Nelayan Bintan sulit dapat solar bersubsidi

id Nelayan Bintan,kesulitan dapat, solar bersubsidi

Nelayan Bintan sulit dapat solar bersubsidi

Aktivitas nelayan di Kawal, Kabupaten Bintan. Foto ANTARA/Nikolas Panama)

Bintan (ANTARA) - Kesatuan Nelayan Tradisional Indonesia (KNTI) Kabupaten Bintan, Kepulauan Riau menyatakan banyak nelayan di daerah tersebut kesulitan mendapatkan solar bersubsidi.

Ketua (KNTI Bintan Syukur Hariyanto alias Buyung Adly  di Bintan mengatakan, nelayan tradisional yang tinggal di berbagai pulau harus membeli solar bersubsidi di Agen Premium dan Minyak Solar (APMS),  stasiun pengisian solar atau Solar Pack Dealer Nelayan (SPDN) dan pertamina yang jauh.

Di Bintan terdapat enam tempat penjualan solar bersubsidi yakni dua unit penyaluran SPDN di Kijang, satu Pertamina di Kawal,  lalu ada SPDN Desa Malang Rapat, SPDN  Tembeling, dan  SPDN  Tanjungberakit.

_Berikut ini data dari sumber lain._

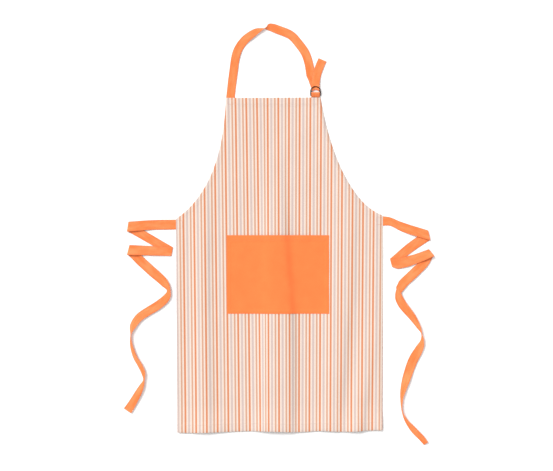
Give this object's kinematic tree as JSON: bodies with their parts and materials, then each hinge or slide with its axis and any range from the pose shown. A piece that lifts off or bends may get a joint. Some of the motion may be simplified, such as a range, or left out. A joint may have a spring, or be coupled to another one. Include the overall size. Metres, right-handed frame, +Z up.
{
  "type": "bib apron with patch pocket",
  "caption": "Striped cotton bib apron laid flat, with a plain patch pocket, a neck strap that closes through two D-rings, and long waist ties in loose folds.",
  "frame": {"origin": "centre of the laid-out apron's footprint, on the surface that it lies on", "axes": "+X to the right as the apron's face is seen from above, +Y from the bottom hem towards the neck strap, +Z up out of the face"},
  "size_m": [0.9069, 1.23, 0.0132],
  "materials": {
    "striped_cloth": "woven cotton, fine vertical stripes in orange, tan, cream and pale grey-pink",
    "orange_cloth": "plain woven cotton, matt",
    "orange_tape": "folded and edge-stitched cotton tape, matt",
    "sewing_thread": "spun thread, slight sheen",
    "ring_metal": "dark bronze plated wire, satin"
  },
  "bodies": {
    "apron": {"front_panel": "striped_cloth", "bib_top_hem": "striped_cloth", "left_armhole_hem": "striped_cloth", "right_armhole_hem": "striped_cloth", "left_side_hem": "striped_cloth", "right_side_hem": "striped_cloth", "bottom_hem": "striped_cloth", "pocket": "orange_cloth", "pocket_mouth_hem": "orange_cloth", "neck_strap_sewn_end": "orange_tape", "ring_tab_sewn_end": "orange_tape", "left_tie_sewn_end": "orange_tape", "right_tie_sewn_end": "orange_tape", "bib_top_stitching": "sewing_thread", "left_armhole_stitching": "sewing_thread", "right_armhole_stitching": "sewing_thread", "left_side_stitching": "sewing_thread", "right_side_stitching": "sewing_thread", "bottom_hem_stitching": "sewing_thread", "pocket_stitching": "sewing_thread", "pocket_mouth_stitching": "sewing_thread", "neck_strap_stitching": "sewing_thread", "ring_tab_stitching": "sewing_thread", "left_tie_stitching": "sewing_thread", "right_tie_stitching": "sewing_thread"},
    "neck_loop": {"neck_strap": "orange_tape", "ring_tab": "orange_tape", "lower_d_ring": "ring_metal"},
    "strap_tail": {"neck_strap_tail": "orange_tape", "tail_end_stitching": "sewing_thread"},
    "clamp_ring": {"upper_d_ring": "ring_metal"},
    "left_tie_free": {"left_tie": "orange_tape"},
    "right_tie_free": {"right_tie": "orange_tape"}
  },
  "joints": [
    {"name": "neck_loop_fold", "type": "hinge", "parent": "apron", "child": "neck_loop", "pos_m": [-0.0195, 0.4027, 0.0019], "axis": [1, 0, 0], "range_deg": [0, 120]},
    {"name": "clamp_ring_lift", "type": "hinge", "parent": "neck_loop", "child": "clamp_ring", "pos_m": [0.1044, 0.4152, 0.0057], "axis": [1, 0, 0], "range_deg": [0, 55]},
    {"name": "strap_adjust", "type": "slide", "parent": "neck_loop", "child": "strap_tail", "axis": [0.2672, 0.9636, 0], "range_m": [0, 0.04]},
    {"name": "left_tie_fold", "type": "hinge", "parent": "apron", "child": "left_tie_free", "pos_m": [-0.3029, 0.031, 0.0019], "axis": [0, 1, 0], "range_deg": [0, 110]},
    {"name": "right_tie_fold", "type": "hinge", "parent": "apron", "child": "right_tie_free", "pos_m": [0.3014, 0.042, 0.0019], "axis": [0, -1, 0], "range_deg": [0, 110]}
  ]
}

Ia mencontohkan, nelayan yang tinggal di sejumlah pulau di Kecamatan Bintan Pesisir harus membeli solar bersubsidi di SPDN Kijang. Jarak antara tempat tinggal nelayan itu dengan Kijang cukup jauh. Nelayan membutuhkan waktu sekitar 40 menit berlayar, kemudian menggunakan alat transportasi darat menuju SPDN tersebut.

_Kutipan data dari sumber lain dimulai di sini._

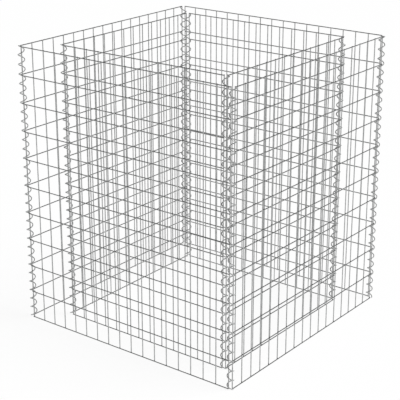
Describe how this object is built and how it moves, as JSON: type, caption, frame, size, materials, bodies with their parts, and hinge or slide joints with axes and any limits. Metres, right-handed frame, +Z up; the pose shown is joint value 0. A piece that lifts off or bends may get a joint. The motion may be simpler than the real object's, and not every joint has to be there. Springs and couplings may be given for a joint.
{
  "type": "raised gabion planter",
  "caption": "Raised garden planter with an inner and an outer square basket of galvanised welded mesh, hinged at the corners by spiral binders: stones fill the ring, soil the well.",
  "frame": {"origin": "centre of the planter's footprint, on the ground that it stands on", "axes": "+Z up, -Y out of the front panels, +X to the right seen from the front"},
  "size_m": [0.9116, 0.9086, 1.0035],
  "materials": {
    "mesh_wire": "hot-dip galvanised, dull",
    "spiral_wire": "galvanised drawn wire, dull"
  },
  "bodies": {
    "outer_front": {"outer_front_panel": "mesh_wire"},
    "outer_left": {"outer_left_panel": "mesh_wire", "outer_front_left_spiral": "spiral_wire", "outer_back_left_spiral": "spiral_wire"},
    "outer_right": {"outer_right_panel": "mesh_wire", "outer_front_right_spiral": "spiral_wire", "outer_back_right_spiral": "spiral_wire"},
    "outer_back": {"outer_back_panel": "mesh_wire"},
    "inner_front": {"inner_front_panel": "mesh_wire"},
    "inner_left": {"inner_left_panel": "mesh_wire", "inner_front_left_spiral": "spiral_wire"},
    "inner_right": {"inner_right_panel": "mesh_wire", "inner_front_right_spiral": "spiral_wire"},
    "inner_back": {"inner_back_panel": "mesh_wire", "inner_back_left_spiral": "spiral_wire", "inner_back_right_spiral": "spiral_wire"}
  },
  "joints": [
    {"name": "outer_left_hinge", "type": "hinge", "parent": "outer_front", "child": "outer_left", "pos_m": [-0.44266, -0.44181, 0.5], "axis": [0, 0, 1], "range_deg": [-30, 30]},
    {"name": "outer_right_hinge", "type": "hinge", "parent": "outer_front", "child": "outer_right", "pos_m": [0.44266, -0.44181, 0.5], "axis": [0, 0, 1], "range_deg": [-30, 30]},
    {"name": "outer_back_hinge", "type": "hinge", "parent": "outer_left", "child": "outer_back", "pos_m": [-0.44266, 0.44181, 0.5], "axis": [0, 0, 1], "range_deg": [-30, 30]},
    {"name": "inner_lift", "type": "slide", "parent": "outer_front", "child": "inner_front", "axis": [0, 0, 1], "range_m": [0, 1.05]},
    {"name": "inner_left_hinge", "type": "hinge", "parent": "inner_front", "child": "inner_left", "pos_m": [-0.34231, -0.34126, 0.5], "axis": [0, 0, 1], "range_deg": [-30, 30]},
    {"name": "inner_right_hinge", "type": "hinge", "parent": "inner_front", "child": "inner_right", "pos_m": [0.34231, -0.34126, 0.5], "axis": [0, 0, 1], "range_deg": [-30, 30]},
    {"name": "inner_back_hinge", "type": "hinge", "parent": "inner_left", "child": "inner_back", "pos_m": [-0.34231, 0.34126, 0.5], "axis": [0, 0, 1], "range_deg": [-30, 30]}
  ],
  "couplings": [
    {"joint": "outer_right_hinge", "follows": "outer_left_hinge", "ratio": 1},
    {"joint": "outer_back_hinge", "follows": "outer_left_hinge", "ratio": -1},
    {"joint": "inner_left_hinge", "follows": "outer_left_hinge", "ratio": 1},
    {"joint": "inner_right_hinge", "follows": "outer_left_hinge", "ratio": 1},
    {"joint": "inner_back_hinge", "follows": "outer_left_hinge", "ratio": -1}
  ]
}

Selain memakan waktu cukup lama, kata dia biaya yang dikeluarkan nelayan juga tidak sedikit untuk mendapatkan solar bersubsidi.

"Banyak nelayan yang tiba di SPDN, tetapi tidak mendapatkan solar karena habis. Kasihan mereka, sudah melakukan perjalanan jauh, tapi hasilnya hampa," ujarnya.

Buyung mengemukakan jumlah nelayan di Bintanclebih dsri 13 ribu orang berdasarkan data tahun 2017-2019. 

 Permasalahan lainnya juga dihadapi nelayan seperti tidak memiliki kartu kendali BBM solar bersubsidi. Untuk mengurus kartu kendali solar bersubsidi ini membutuhkan birokrasi yang panjang sehingga banyak nelayan yang tidak mau dan tidak mampu mengurusnya.

Tahap awal, nelayan harus mendapatkan surat dari Dinas Perhubungan terkait kelaikkan kapal yang digunakan nelayan, kemudian baru mengajukan kartu kendali di Dinas Kelautan dan Perikanan kabupaten dan kota. Selanjutnya, baru dikeluarkan keputusan nelayan tersebut mendapatkan berapa liter solar bersubsidi.

Kuota solar bersubsidi itu tidak dapat diambil secara langsung, melainkan disesuaikan dengan kebutuhan. Untuk nelayan yang menggunakan kapal dengan kapasitas 1 GT hanya memperoleh 200 liter solar bersubsidi dalam setiap bulan.

"Kalau 3 GT berarti mendapatkan 600 liter minyak. Tetapi ini tidak dapat diambil langsung, melainkan harus sesuai kebutuhan. Ini yang menyebabkan nelayan harus bolak-balik," ujarnya.

Keluhan nelayan itu pun sudah disampaikan Buyung langsung kepada Presiden Joko Widodo saat berkunjung ke Bintan dan Tanjungpinang. Ia menyarankan kepada presiden agar koperasi nelayan diberdayakan untuk menyalurkan solar bersubsidi di sejumlah lokasi strategis sehingga membantu nelayan mendapatkannya.

"Mungkin ada tambahan biaya transportasi dan pengangkutan sekitar Rp200/liter untuk menutupi biaya transportasi dan pengangkutan. Uang koperasi yang terkumpul ini juga dapat dipergunakan untuk kesejahteraan nelayan," katanya.

Terkait solar bersubsidi yang kerap habis saat akan dibeli nelayan, Buyung merasa heran. Seharusnya, solar tidak akan habis jika penjualannya sesuai kuota.

Harga solar subsidi Rp5.150/liter, sedangkan solar industri Rp7.300/liter. Disparitas harga yang cukup tinggi ini, berpotensi menimbulkan permasalahan.

Kapal nelayan yang berhak mendapatkan solar bersubsidi maksimal dengan kapasitas 29 GT.

"Kami menduga solar ini dijual kepada pihak yang tidak berhak mendapatkannya," ucapnya.